Copyright: Rijks Museum: Open Domain

Curator: We're looking at a sketch titled "Studie" by Anton Mauve, dating from around 1876 to 1879. It’s a small drawing using pencil, held here in the Rijksmuseum collection. Editor: Immediately, the stark minimalism strikes me. Just a few lines on paper, but they suggest a form... maybe a figure bundled in cloth or a rudimentary building. It's like visual poetry, distilled to its absolute essence. Curator: It's intriguing how Mauve utilizes such economical means, especially if we consider his training and the broader artistic landscape of the period. This was a time of burgeoning industrialization; so consider the availability and cost of the materials he uses – pencil and paper becoming more accessible and changing the culture of art making itself. Editor: Yes, but observe the lines themselves. Their fragility, their hesitant quality – they create a spatial relationship that suggests a figure and a space that are tenuous, fleeting.
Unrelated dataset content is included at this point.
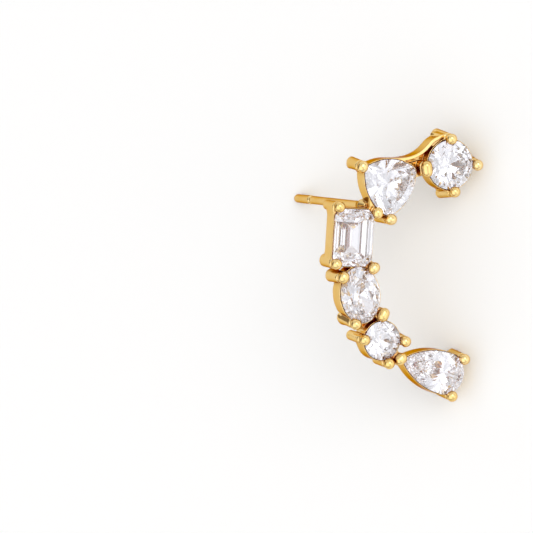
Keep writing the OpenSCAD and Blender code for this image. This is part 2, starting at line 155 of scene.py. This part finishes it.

The bareness is actually part of the experience. The stark, untouched paper serves as the work’s setting. Curator: Indeed, the lack of overt detail invites the viewer to participate in the act of creation. The viewer completes it, which parallels Mauve's own process in creating sketches that might lead to larger works. His social context as a relative of Vincent van Gogh is always important here; they would have understood limitations on material as inherent to the act of art making. Editor: The composition further emphasizes this feeling. The figure – or structure – sits slightly off-center, almost dissolving into the void of the paper, reinforcing the transient impression. Curator: Looking at Mauve's sketch with this material consciousness helps one understand a key element in his era's move toward representing ordinary life: the shift from idealized depictions towards art objects made possible through everyday, industrial items like pencil and paper. Editor: Well, regardless of the larger socio-economic implications, for me, the aesthetic pleasure of "Studie" lies in its quietude and the sense of potential energy contained within so few marks. Curator: I agree. Understanding how economic forces shaped these visual strategies certainly allows us a wider range for our reception of his work.